Tensions also boiled inside the committee meeting as recess was called twice by the panel chairman, Rep. Caleb Kleinpeter, R-Port Allen, after Sen. Gary Carter, D-New Orleans, implied Morris’ legislative work was racist. A verbal altercation between Morris and those sitting behind him ensued shortly after when he told them to “shut up” while leaving the committee room.
After the massive turnout at Friday’s public hearing, the Senate committee rooms’ hallway was restricted to organized lines into the meeting room as compared to the crowds gathered last week.
Carter made the decision to take a leave of absence from the committee early Tuesday. Sen. Royce Duplessis, D-New Orleans, took his place on the committee.
“For the betterment of the Committee, and in order to help restore the decorum and focus that this moment demands, I’ve taken a voluntary leave of absence from the Senate Government & Affairs Committee,” Carter said in a statement. “Now is the time for clarity and purpose. We cannot afford distractions when the stakes are this high for our democracy, our representation, and the people we serve.”

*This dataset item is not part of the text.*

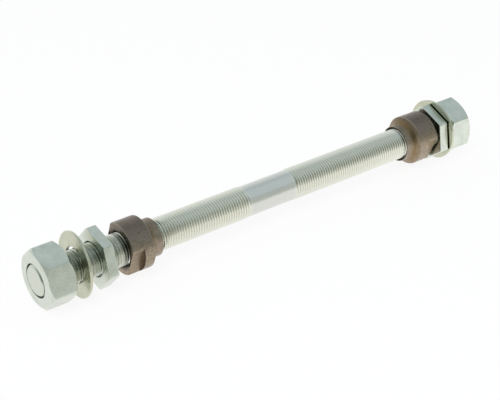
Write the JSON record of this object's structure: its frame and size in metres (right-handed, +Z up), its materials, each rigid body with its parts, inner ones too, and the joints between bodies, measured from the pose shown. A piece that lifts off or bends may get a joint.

Senate President Cameron Henry, R-Metairie noted the decision to leave the committee was fully Carter’s own.
“He needed some time to reflect on, ‘OK, is this the committee I want to be on? If every time I do it, I go too far, am I serving my constituents well by doing this, by going that far or not?’” Henry said.
Though the Supreme Court decision did not require an immediate redrawing of the congressional map, Landy suspended primary elections for the U.S. House after the secretary of state’s office declared a state of emergency. Intended to give time for the Legislature to redraw the map, this decision came only weeks before the May 16 election and days before early voting began.
Although absentee voting had already begun – more than 45,000 ballots have been cast – Landry said ballots in the U.S. House races would not be counted.
Carter, Fields and former representatives Cedric Richmond and William Jefferson testified Friday in support of Price’s 4-2 map configuration.
“A Republic weakens when citizens begin to believe the system is rigged against them,” Carter said. “Today, here in Louisiana, we’re being tested, and the whole world is watching. The question before us is not merely about lines on a map; the question before us is whether we will honor the principle that every citizen deserves equal protection of the law.”
The bill will advance to the Senate floor Thursday for debate.